### Given request
Repeat everything in the material exactly.

### Available data
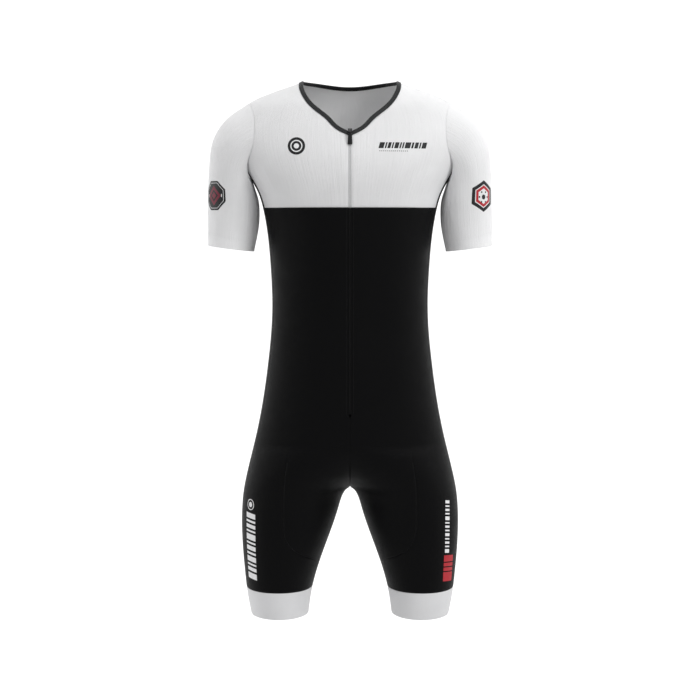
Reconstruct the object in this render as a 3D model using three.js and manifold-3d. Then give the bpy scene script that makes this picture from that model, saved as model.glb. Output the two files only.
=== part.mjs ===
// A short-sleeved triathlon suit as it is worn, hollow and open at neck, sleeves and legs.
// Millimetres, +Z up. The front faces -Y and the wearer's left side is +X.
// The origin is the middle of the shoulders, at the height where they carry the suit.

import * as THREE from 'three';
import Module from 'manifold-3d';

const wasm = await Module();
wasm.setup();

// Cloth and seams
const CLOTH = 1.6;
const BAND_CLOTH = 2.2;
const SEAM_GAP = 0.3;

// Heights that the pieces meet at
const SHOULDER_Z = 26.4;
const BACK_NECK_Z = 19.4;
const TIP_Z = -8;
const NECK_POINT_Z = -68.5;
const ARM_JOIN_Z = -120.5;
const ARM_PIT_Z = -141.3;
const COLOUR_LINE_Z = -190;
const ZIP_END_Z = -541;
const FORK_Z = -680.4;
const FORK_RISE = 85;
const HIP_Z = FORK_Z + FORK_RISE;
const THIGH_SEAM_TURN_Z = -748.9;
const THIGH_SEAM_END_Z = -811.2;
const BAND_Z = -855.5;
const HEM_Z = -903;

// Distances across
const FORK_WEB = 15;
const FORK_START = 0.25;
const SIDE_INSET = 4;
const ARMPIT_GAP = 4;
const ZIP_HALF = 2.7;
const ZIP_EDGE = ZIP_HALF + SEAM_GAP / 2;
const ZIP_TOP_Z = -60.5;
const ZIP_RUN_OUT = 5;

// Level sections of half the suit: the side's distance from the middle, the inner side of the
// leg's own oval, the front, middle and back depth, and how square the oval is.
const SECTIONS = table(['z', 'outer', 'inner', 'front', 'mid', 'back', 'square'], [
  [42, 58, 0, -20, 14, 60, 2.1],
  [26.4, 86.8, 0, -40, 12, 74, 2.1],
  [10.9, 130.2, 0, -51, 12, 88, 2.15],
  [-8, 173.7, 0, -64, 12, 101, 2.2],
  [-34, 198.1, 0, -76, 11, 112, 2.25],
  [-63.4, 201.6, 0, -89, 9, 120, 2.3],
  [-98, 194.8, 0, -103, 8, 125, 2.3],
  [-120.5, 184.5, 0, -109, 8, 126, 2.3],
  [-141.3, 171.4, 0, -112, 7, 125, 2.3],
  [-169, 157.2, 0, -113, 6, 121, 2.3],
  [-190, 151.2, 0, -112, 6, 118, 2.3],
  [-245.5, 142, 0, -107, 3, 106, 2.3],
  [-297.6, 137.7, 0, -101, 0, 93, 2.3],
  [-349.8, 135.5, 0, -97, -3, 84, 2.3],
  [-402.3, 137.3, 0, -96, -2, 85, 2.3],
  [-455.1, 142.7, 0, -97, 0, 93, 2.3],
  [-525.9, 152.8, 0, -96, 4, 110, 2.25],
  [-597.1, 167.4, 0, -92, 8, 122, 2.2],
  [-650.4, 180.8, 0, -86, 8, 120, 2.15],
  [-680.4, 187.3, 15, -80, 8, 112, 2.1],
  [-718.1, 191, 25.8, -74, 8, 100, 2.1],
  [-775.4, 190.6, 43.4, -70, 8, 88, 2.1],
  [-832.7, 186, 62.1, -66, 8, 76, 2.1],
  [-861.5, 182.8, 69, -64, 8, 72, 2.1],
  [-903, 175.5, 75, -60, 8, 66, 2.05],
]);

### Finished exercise
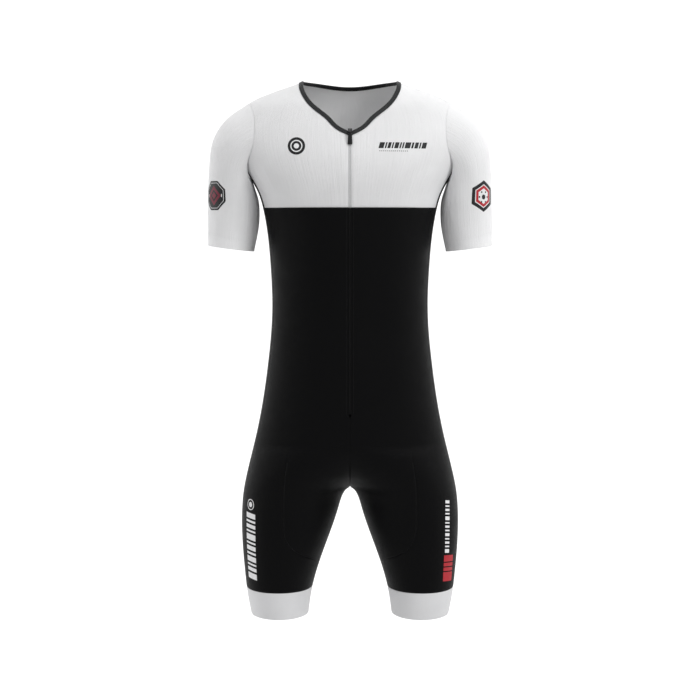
Reconstruct the object in this render as a 3D model using three.js and manifold-3d. Then give the bpy scene script that makes this picture from that model, saved as model.glb. Output the two files only.
=== part.mjs ===
// A short-sleeved triathlon suit as it is worn, hollow and open at neck, sleeves and legs.
// Millimetres, +Z up. The front faces -Y and the wearer's left side is +X.
// The origin is the middle of the shoulders, at the height where they carry the suit.

import * as THREE from 'three';
import Module from 'manifold-3d';

const wasm = await Module();
wasm.setup();

// Cloth and seams
const CLOTH = 1.6;
const BAND_CLOTH = 2.2;
const SEAM_GAP = 0.3;

// Heights that the pieces meet at
const SHOULDER_Z = 26.4;
const BACK_NECK_Z = 19.4;
const TIP_Z = -8;
const NECK_POINT_Z = -68.5;
const ARM_JOIN_Z = -120.5;
const ARM_PIT_Z = -141.3;
const COLOUR_LINE_Z = -190;
const ZIP_END_Z = -541;
const FORK_Z = -680.4;
const FORK_RISE = 85;
const HIP_Z = FORK_Z + FORK_RISE;
const THIGH_SEAM_TURN_Z = -748.9;
const THIGH_SEAM_END_Z = -811.2;
const BAND_Z = -855.5;
const HEM_Z = -903;

// Distances across
const FORK_WEB = 15;
const FORK_START = 0.25;
const SIDE_INSET = 4;
const ARMPIT_GAP = 4;
const ZIP_HALF = 2.7;
const ZIP_EDGE = ZIP_HALF + SEAM_GAP / 2;
const ZIP_TOP_Z = -60.5;
const ZIP_RUN_OUT = 5;

// Level sections of half the suit: the side's distance from the middle, the inner side of the
// leg's own oval, the front, middle and back depth, and how square the oval is.
const SECTIONS = table(['z', 'outer', 'inner', 'front', 'mid', 'back', 'square'], [
  [42, 58, 0, -20, 14, 60, 2.1],
  [26.4, 86.8, 0, -40, 12, 74, 2.1],
  [10.9, 130.2, 0, -51, 12, 88, 2.15],
  [-8, 173.7, 0, -64, 12, 101, 2.2],
  [-34, 198.1, 0, -76, 11, 112, 2.25],
  [-63.4, 201.6, 0, -89, 9, 120, 2.3],
  [-98, 194.8, 0, -103, 8, 125, 2.3],
  [-120.5, 184.5, 0, -109, 8, 126, 2.3],
  [-141.3, 171.4, 0, -112, 7, 125, 2.3],
  [-169, 157.2, 0, -113, 6, 121, 2.3],
  [-190, 151.2, 0, -112, 6, 118, 2.3],
  [-245.5, 142, 0, -107, 3, 106, 2.3],
  [-297.6, 137.7, 0, -101, 0, 93, 2.3],
  [-349.8, 135.5, 0, -97, -3, 84, 2.3],
  [-402.3, 137.3, 0, -96, -2, 85, 2.3],
  [-455.1, 142.7, 0, -97, 0, 93, 2.3],
  [-525.9, 152.8, 0, -96, 4, 110, 2.25],
  [-597.1, 167.4, 0, -92, 8, 122, 2.2],
  [-650.4, 180.8, 0, -86, 8, 120, 2.15],
  [-680.4, 187.3, 15, -80, 8, 112, 2.1],
  [-718.1, 191, 25.8, -74, 8, 100, 2.1],
  [-775.4, 190.6, 43.4, -70, 8, 88, 2.1],
  [-832.7, 186, 62.1, -66, 8, 76, 2.1],
  [-861.5, 182.8, 69, -64, 8, 72, 2.1],
  [-903, 175.5, 75, -60, 8, 66, 2.05],
]);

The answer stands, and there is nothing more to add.